*** SUPPLIED DATA

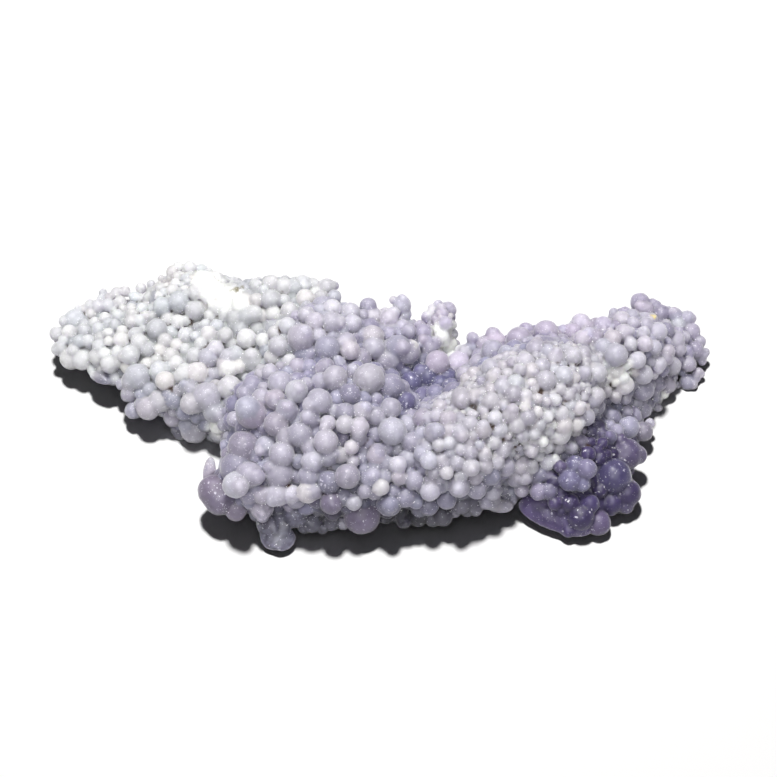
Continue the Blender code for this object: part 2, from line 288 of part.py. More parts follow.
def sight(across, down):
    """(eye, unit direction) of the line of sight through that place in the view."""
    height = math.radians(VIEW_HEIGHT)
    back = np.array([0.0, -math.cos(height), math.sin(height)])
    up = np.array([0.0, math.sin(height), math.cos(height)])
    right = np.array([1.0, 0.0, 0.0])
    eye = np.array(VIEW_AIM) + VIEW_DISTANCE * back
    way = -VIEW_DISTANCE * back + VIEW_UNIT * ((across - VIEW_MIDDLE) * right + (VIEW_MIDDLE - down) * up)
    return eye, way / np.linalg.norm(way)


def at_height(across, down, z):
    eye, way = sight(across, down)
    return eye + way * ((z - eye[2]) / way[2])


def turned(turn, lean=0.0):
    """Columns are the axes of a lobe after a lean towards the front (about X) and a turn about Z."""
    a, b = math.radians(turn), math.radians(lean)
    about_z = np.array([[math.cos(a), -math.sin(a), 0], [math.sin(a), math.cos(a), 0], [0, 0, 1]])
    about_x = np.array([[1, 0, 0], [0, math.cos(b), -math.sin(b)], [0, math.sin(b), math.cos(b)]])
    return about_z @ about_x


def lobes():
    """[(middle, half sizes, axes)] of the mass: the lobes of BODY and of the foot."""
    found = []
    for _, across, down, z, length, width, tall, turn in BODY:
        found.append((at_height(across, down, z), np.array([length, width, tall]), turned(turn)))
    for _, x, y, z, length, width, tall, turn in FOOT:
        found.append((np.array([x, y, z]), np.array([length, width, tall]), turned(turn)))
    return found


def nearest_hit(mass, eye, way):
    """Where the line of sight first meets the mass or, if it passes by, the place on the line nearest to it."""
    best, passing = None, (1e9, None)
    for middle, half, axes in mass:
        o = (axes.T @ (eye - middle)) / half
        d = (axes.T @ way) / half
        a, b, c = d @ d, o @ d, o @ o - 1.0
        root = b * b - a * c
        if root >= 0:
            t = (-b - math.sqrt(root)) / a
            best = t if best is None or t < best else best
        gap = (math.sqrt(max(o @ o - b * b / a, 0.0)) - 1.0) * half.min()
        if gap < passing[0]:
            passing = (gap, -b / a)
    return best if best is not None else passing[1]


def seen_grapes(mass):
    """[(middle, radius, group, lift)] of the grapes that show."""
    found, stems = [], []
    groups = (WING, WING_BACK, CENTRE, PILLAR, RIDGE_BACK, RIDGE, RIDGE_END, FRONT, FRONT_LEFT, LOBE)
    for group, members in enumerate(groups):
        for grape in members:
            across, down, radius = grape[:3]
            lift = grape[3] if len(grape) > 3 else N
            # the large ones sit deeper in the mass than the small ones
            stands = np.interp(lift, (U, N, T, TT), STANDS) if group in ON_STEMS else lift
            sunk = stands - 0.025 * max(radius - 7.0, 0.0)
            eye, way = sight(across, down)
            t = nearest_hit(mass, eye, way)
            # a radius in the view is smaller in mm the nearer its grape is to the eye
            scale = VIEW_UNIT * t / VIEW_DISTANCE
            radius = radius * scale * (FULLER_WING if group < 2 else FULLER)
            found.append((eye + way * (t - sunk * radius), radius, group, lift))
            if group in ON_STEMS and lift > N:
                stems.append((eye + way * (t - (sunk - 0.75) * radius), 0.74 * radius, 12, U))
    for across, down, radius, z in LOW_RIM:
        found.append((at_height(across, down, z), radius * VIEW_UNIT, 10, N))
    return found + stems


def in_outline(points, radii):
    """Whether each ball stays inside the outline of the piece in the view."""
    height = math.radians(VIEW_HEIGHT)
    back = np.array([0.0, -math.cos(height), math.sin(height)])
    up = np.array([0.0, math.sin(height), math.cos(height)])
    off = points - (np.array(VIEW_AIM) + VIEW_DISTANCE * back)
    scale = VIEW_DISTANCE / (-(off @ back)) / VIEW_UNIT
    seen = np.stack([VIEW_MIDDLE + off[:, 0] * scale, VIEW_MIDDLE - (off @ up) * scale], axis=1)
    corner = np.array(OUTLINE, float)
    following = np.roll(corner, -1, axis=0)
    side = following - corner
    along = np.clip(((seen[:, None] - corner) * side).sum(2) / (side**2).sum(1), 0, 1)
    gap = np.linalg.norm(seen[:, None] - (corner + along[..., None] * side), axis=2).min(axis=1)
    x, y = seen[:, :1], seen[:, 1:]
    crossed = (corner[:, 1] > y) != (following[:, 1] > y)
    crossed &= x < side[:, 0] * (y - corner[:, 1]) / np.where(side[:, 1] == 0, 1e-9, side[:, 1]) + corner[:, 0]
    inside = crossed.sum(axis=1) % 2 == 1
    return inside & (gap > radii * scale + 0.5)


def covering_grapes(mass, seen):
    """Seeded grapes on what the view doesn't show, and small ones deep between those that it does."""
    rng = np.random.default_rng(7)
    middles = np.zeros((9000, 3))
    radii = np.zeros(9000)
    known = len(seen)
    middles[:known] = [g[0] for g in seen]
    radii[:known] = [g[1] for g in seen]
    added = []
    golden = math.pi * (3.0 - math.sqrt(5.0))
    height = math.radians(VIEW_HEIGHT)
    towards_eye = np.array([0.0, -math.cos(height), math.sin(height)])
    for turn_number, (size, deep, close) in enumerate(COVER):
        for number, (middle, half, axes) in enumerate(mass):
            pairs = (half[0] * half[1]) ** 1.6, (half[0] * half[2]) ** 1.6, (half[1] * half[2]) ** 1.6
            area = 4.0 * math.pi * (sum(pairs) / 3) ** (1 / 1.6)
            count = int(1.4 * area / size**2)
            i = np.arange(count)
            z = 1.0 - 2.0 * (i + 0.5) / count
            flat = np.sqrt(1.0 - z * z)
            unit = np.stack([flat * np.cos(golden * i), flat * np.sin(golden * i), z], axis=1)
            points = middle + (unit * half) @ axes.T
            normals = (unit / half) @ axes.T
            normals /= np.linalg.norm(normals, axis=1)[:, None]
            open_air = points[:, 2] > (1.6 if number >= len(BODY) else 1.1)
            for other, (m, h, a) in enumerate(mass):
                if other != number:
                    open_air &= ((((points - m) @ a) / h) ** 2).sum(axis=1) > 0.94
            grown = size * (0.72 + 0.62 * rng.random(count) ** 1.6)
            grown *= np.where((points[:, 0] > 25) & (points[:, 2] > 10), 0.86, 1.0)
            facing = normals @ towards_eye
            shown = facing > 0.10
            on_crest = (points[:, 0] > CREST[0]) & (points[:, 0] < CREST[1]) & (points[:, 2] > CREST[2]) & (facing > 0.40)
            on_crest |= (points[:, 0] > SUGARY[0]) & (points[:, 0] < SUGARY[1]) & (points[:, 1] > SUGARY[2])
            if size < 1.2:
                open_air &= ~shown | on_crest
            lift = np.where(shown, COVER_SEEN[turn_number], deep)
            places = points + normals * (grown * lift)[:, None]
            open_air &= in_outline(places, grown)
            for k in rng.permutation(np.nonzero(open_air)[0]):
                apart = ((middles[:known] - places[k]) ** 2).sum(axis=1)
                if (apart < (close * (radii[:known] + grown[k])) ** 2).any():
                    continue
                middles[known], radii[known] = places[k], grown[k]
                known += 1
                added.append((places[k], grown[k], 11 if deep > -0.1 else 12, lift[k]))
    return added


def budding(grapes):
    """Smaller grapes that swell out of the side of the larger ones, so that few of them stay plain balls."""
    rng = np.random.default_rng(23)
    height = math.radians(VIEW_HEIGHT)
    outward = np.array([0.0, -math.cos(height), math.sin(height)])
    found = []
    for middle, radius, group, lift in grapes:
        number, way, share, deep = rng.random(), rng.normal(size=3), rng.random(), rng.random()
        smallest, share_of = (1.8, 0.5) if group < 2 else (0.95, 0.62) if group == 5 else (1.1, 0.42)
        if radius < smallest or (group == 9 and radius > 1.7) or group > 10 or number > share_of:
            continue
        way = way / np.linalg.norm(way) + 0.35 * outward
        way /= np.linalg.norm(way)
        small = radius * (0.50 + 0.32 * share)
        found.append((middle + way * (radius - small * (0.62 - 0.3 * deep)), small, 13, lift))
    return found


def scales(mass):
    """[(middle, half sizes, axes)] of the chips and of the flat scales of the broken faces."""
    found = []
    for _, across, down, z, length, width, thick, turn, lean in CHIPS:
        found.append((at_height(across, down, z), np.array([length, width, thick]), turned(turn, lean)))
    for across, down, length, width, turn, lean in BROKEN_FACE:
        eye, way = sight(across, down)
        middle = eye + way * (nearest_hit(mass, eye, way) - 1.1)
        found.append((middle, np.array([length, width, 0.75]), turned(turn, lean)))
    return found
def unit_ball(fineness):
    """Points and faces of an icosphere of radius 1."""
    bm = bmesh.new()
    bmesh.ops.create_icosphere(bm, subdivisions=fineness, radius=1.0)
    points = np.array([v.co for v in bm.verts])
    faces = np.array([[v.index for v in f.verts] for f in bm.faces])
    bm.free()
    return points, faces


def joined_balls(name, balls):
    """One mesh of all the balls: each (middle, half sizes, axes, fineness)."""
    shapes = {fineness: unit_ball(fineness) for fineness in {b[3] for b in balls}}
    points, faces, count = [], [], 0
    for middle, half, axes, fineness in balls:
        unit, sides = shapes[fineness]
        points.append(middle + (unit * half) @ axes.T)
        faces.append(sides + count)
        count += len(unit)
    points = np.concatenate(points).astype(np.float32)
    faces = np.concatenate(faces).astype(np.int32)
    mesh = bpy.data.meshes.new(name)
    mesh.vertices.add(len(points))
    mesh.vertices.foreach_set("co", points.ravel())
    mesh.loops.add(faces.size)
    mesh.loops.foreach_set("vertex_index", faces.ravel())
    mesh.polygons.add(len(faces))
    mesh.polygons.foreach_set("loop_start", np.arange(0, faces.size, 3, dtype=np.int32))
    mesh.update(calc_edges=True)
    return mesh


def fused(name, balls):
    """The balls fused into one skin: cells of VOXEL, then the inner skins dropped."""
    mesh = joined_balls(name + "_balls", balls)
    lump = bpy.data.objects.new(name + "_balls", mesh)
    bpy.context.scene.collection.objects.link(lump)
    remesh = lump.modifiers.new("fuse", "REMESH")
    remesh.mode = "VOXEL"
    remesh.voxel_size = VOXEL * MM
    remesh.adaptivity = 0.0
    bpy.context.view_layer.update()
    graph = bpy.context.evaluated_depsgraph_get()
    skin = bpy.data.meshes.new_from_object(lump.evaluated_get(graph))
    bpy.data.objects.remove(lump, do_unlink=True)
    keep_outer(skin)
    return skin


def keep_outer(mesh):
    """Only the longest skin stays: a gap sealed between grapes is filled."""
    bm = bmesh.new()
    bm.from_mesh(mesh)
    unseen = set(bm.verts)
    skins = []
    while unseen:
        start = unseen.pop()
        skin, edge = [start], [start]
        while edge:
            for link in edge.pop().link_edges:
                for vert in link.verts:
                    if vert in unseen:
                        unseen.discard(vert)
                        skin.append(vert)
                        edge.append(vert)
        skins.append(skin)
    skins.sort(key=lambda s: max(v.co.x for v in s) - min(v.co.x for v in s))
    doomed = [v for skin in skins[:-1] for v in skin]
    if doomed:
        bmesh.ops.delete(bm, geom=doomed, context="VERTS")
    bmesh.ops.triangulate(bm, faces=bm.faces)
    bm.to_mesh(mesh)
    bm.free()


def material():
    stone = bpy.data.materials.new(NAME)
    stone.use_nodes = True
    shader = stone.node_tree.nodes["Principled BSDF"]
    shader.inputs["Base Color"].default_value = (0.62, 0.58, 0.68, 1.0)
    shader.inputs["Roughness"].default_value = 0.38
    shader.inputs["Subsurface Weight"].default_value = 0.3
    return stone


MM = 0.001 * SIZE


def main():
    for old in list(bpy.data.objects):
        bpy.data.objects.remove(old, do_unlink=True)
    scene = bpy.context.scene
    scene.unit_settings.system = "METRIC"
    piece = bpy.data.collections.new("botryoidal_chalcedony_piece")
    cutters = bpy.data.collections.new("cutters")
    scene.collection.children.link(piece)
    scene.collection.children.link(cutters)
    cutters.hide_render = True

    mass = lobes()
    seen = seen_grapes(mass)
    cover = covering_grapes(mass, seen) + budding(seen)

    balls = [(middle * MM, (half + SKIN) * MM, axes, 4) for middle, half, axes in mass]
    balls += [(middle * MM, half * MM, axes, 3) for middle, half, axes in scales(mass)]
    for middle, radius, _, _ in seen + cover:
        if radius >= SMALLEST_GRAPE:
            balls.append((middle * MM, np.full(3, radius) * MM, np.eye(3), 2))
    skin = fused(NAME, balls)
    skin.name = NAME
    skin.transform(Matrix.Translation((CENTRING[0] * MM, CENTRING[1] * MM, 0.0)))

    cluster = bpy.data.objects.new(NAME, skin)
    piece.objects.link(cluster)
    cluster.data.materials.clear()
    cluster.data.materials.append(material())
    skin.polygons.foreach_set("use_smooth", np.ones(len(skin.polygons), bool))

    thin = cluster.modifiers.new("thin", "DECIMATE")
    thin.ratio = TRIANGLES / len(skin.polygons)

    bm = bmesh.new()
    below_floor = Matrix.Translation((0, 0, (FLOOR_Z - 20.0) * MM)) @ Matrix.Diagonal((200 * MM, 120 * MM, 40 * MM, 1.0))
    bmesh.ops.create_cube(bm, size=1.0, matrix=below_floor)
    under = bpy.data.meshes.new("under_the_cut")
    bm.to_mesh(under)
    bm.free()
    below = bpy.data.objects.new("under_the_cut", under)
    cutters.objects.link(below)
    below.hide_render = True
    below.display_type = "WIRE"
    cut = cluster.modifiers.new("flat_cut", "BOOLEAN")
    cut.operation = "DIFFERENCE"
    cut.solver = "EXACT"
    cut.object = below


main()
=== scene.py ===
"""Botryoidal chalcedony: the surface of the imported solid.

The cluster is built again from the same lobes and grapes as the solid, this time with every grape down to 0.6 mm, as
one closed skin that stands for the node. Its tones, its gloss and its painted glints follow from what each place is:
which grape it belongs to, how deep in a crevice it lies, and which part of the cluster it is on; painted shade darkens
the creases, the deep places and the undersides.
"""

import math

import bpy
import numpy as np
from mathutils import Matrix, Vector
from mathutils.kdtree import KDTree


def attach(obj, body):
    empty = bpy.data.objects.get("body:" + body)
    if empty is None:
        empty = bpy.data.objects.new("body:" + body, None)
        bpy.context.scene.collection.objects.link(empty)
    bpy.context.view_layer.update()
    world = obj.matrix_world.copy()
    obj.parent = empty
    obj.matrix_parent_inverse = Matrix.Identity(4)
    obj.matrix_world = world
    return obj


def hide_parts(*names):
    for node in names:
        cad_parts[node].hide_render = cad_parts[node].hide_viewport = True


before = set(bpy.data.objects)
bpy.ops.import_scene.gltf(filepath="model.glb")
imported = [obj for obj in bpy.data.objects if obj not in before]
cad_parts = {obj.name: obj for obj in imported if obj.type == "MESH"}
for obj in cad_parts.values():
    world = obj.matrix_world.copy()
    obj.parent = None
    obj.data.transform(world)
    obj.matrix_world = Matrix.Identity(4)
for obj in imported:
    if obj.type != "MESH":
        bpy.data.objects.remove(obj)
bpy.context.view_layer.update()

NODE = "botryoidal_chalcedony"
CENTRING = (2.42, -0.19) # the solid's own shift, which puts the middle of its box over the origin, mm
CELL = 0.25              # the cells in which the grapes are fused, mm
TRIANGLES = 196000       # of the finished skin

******

Exact duplication is required for the lines above, from the line that contains "the imported solid." to the line that contains "import math", inclusive; omit all others.

"""Botryoidal chalcedony: the surface of the imported solid.

The cluster is built again from the same lobes and grapes as the solid, this time with every grape down to 0.6 mm, as
one closed skin that stands for the node. Its tones, its gloss and its painted glints follow from what each place is:
which grape it belongs to, how deep in a crevice it lies, and which part of the cluster it is on; painted shade darkens
the creases, the deep places and the undersides.
"""

import math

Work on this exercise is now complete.